- **Written exercise**
From the listing below, pick out each line with the word "caption".

- **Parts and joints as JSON**
'''

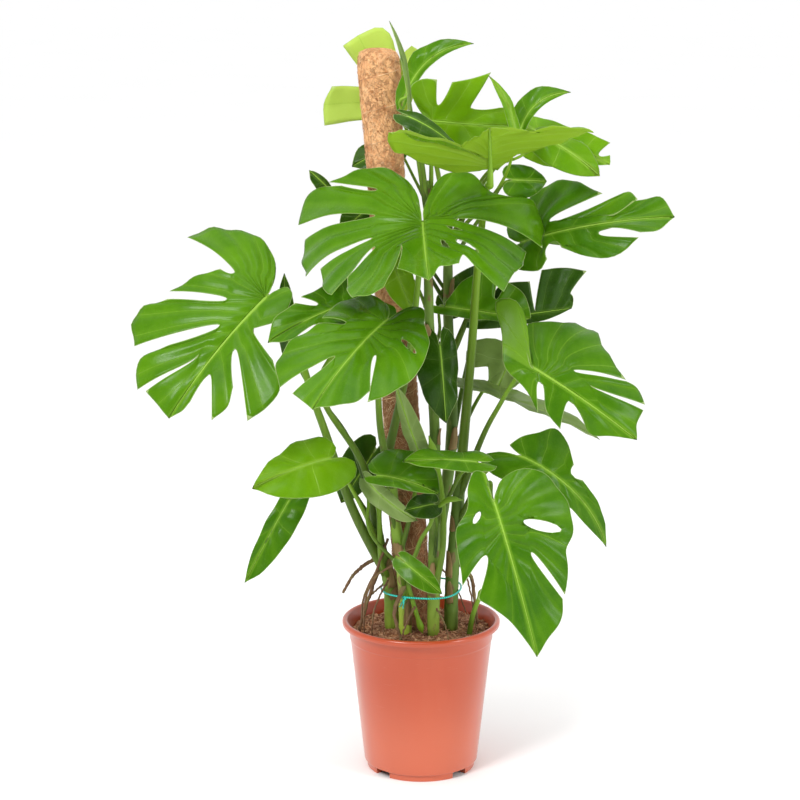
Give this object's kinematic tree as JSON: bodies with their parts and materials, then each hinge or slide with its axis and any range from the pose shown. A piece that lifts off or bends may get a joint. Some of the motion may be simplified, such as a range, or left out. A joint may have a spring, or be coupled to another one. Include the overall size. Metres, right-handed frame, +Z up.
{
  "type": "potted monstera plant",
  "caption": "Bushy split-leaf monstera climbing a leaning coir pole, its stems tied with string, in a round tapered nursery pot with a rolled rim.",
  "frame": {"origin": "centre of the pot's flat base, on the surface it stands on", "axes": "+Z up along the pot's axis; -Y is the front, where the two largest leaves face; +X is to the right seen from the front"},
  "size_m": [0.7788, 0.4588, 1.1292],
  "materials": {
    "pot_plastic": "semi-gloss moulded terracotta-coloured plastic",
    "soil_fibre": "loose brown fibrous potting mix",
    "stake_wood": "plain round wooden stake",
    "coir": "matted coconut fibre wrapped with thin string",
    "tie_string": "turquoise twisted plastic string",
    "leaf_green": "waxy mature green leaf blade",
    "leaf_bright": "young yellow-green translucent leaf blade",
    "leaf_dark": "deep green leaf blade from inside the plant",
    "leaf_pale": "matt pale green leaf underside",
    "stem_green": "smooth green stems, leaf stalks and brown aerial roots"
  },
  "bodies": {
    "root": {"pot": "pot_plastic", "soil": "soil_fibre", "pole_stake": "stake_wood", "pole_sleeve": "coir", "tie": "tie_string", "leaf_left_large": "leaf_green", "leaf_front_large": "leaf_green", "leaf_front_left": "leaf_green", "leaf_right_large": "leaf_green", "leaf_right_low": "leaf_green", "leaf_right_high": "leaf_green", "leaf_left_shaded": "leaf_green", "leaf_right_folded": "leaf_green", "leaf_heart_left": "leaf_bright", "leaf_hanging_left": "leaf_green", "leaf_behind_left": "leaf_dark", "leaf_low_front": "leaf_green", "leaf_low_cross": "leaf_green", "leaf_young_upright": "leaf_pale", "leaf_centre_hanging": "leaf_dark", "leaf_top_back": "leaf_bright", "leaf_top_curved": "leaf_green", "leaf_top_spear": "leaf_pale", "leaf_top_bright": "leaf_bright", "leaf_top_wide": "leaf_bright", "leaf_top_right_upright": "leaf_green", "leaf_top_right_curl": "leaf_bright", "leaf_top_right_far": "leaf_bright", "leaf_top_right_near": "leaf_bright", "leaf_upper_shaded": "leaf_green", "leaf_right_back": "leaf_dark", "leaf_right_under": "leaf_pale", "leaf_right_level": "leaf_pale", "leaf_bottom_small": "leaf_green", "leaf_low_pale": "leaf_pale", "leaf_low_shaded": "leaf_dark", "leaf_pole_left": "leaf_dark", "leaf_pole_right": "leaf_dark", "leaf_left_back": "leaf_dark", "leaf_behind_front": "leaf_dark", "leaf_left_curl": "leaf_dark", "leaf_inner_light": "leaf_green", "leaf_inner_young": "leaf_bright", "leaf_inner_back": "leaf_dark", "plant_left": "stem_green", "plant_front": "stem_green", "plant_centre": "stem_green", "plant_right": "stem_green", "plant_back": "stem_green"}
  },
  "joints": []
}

'''
'''

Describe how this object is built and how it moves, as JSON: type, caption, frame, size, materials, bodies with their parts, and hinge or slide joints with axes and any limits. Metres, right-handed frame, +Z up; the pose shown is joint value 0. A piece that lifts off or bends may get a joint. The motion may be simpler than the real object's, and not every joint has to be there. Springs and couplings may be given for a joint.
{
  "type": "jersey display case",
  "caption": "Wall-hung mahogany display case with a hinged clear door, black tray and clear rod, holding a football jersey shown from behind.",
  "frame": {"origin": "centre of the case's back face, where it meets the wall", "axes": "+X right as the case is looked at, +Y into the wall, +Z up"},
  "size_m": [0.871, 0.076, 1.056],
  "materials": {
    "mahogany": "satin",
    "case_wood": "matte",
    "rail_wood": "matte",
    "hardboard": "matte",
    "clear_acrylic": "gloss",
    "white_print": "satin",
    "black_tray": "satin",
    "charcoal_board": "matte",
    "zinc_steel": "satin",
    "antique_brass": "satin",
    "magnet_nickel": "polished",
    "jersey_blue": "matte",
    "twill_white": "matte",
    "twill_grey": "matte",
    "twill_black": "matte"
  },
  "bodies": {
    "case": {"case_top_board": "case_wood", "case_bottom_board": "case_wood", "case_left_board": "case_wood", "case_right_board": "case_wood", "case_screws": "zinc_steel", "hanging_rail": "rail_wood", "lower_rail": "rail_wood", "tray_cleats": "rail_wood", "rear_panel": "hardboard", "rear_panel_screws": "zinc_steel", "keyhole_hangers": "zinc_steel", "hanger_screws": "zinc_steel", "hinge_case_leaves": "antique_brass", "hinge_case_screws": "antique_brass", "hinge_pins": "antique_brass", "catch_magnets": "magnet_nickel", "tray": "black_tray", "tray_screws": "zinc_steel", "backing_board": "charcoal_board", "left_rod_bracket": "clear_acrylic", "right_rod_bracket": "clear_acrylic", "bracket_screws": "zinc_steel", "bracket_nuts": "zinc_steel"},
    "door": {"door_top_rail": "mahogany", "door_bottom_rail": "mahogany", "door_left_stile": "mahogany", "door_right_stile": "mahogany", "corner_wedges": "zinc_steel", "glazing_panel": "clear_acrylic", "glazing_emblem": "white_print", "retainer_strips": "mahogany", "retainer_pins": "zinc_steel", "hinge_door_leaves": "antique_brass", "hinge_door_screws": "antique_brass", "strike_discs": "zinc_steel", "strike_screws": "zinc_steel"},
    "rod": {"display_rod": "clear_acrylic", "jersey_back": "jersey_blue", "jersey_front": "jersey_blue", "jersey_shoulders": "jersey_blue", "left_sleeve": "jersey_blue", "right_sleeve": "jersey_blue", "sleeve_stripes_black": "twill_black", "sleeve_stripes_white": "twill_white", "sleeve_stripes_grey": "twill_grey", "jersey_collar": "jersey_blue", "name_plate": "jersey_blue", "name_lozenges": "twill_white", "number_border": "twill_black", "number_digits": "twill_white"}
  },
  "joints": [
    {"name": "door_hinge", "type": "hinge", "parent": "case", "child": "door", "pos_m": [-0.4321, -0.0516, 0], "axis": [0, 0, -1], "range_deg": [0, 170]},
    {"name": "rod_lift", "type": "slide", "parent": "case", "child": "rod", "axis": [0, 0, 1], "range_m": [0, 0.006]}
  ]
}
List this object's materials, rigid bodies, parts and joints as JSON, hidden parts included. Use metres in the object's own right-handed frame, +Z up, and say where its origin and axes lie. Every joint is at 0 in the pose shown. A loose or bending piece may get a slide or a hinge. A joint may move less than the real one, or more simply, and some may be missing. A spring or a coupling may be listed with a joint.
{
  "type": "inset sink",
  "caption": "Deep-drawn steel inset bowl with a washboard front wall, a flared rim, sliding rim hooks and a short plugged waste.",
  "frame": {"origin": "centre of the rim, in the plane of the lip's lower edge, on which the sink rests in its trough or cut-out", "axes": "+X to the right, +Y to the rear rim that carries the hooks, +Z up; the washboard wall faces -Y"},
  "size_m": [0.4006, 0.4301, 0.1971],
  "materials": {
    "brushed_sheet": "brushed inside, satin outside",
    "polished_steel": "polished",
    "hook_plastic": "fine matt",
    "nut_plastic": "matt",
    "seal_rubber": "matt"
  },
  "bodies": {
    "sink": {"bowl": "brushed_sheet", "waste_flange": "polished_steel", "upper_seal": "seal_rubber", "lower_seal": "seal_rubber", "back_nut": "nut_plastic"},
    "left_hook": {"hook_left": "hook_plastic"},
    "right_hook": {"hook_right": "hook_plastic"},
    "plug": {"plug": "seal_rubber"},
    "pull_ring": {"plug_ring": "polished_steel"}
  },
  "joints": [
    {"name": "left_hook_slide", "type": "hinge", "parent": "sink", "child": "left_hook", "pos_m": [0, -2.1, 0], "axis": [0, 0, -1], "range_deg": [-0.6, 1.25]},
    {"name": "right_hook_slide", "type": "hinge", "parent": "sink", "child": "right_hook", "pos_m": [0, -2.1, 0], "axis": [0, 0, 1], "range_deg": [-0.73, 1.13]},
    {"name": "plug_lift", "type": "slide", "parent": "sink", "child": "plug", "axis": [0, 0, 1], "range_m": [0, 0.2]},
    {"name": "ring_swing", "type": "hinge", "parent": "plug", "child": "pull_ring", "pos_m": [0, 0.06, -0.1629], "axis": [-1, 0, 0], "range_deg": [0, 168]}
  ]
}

'''

- **Response to this task**
  "caption": "Bushy split-leaf monstera climbing a leaning coir pole, its stems tied with string, in a round tapered nursery pot with a rolled rim.",
Describe how this object is built and how it moves, as JSON: type, caption, frame, size, materials, bodies with their parts, and hinge or slide joints with axes and any limits. Metres, right-handed frame, +Z up; the pose shown is joint value 0. A piece that lifts off or bends may get a joint. The motion may be simpler than the real object's, and not every joint has to be there. Springs and couplings may be given for a joint.
  "caption": "Wall-hung mahogany display case with a hinged clear door, black tray and clear rod, holding a football jersey shown from behind.",
  "caption": "Deep-drawn steel inset bowl with a washboard front wall, a flared rim, sliding rim hooks and a short plugged waste.",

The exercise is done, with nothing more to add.